我国古代文论家刘勰在《文心雕龙・隐秀第四十》篇中写道“是以文之英蕤,有秀有隐。隐也者,文外之重旨也;秀也者,篇中之独拔者也,隐以复意为工,秀以卓绝为巧,斯乃旧章之懿绩,才情之嘉会也……”大意是指好文章必然有“秀”有“隐”,“秀”就是篇章中的秀拔警策之句,“隐”可解释为含蓄隽永,但更准确的是“言外之意”,是文字之外的更深一层含义,来自“旧章之懿绩”即前人文章已有的美好含义。

诗学家叶维廉将刘勰文中之“隐”,解释为文中词句在文外的呼应与派生,如我们读到“落红不是无情物”的句子时,自然而然地想到阅读经验中已有的“流水落花春去也”或“落花人独立”“落花有意,流水无情”的句子,在刘勰的《隐秀篇》中,他更多将“隐”作为一种创作技巧,而经诗学家叶维廉发展为一种“秘响旁通”式的阅读与创作经验,即任一文本都与历史时空中其他文本相互阐释,交叉呼应,派生出新的含义,文本也因此获得了不朽的价值。

然而,当代的先锋诗歌,如前面所分析的,首先加入了新的能指,客观上无法与前有的文本相呼应,同时又消解了旧有所指,被人为斩断语符与旧有所指间的关系,最后还打破语符一般组合规则,以天马行空的方式任意搭配主谓、动宾,诗人努力地使每一个词都回到自身,每一个文本的价值都由其自我独特性得到确认,却加大了文本在时空中互相阐释的难度,得不到传统语义与读者的确认,间接造成了先锋诗歌无经典或少经典的现象(我认为目前我们认可“经典”的先锋诗歌多是具有开创与探索意义而非审美意义上的经典,然而尽管当前的先锋诗歌无法与历史文本呼应,或许可以得到未来文本的确认也未可知)。

三、结语

中国当代诗歌尤其是先锋诗歌的“反懂性”早已不是一个新鲜的话题,本文只试图从语符本身出发去解释其“不解”之处,不足与局限在所难免,诗歌究竟是“懂”好还是“反懂”好也许并不是研究者与诗人所能左右的,我们对经典诗歌的向往终究是“人”的期待,而诗歌有其自身的发展规律。
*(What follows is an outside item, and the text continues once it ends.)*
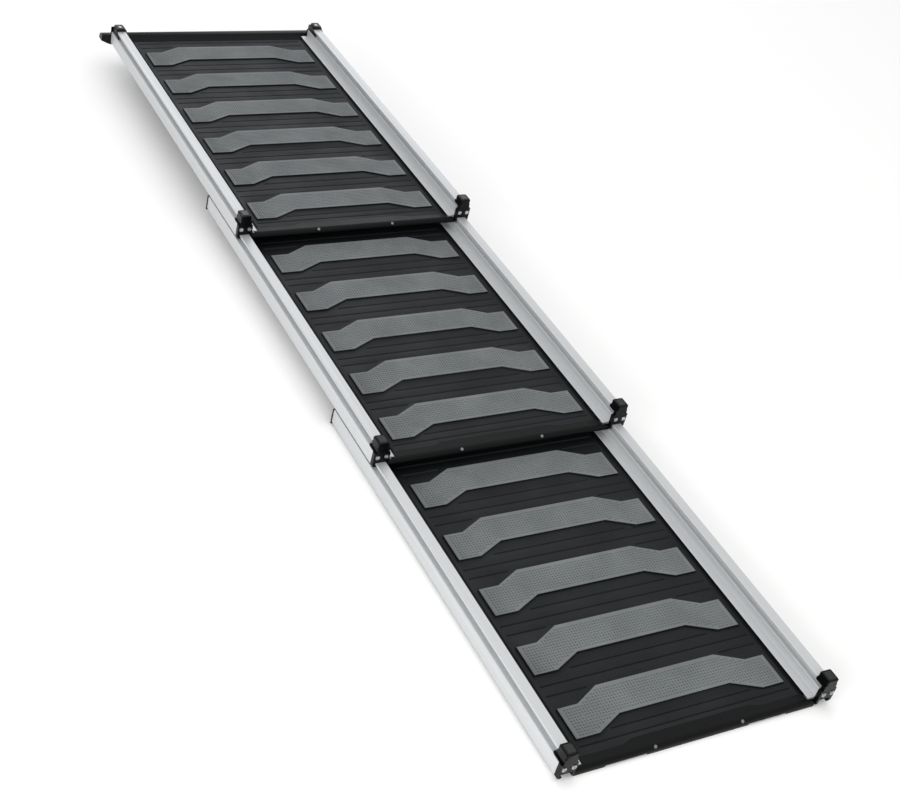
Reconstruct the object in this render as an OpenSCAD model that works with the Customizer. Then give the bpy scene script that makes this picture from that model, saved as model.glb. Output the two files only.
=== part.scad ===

一时代亦有一时代之文学,诗歌也许因其“不解”而“边缘化”,同时可能因其“不解”,而固有自己的世界,反而免遭世俗的侵袭。

参考文献:

〔1〕废名.新诗十二讲・废名的老北大讲义[M].沈阳:辽宁教育出版社.

〔2〕朱立元.当代西方文艺理论[M].上海:华东师范大学出版社.

〔3〕程光炜.中国当代诗歌史[M].北京:中国人民大学出版社.

〔4〕高玉.当代诗歌写作及阅读中的“反懂”性[J].文艺研究,2006(03).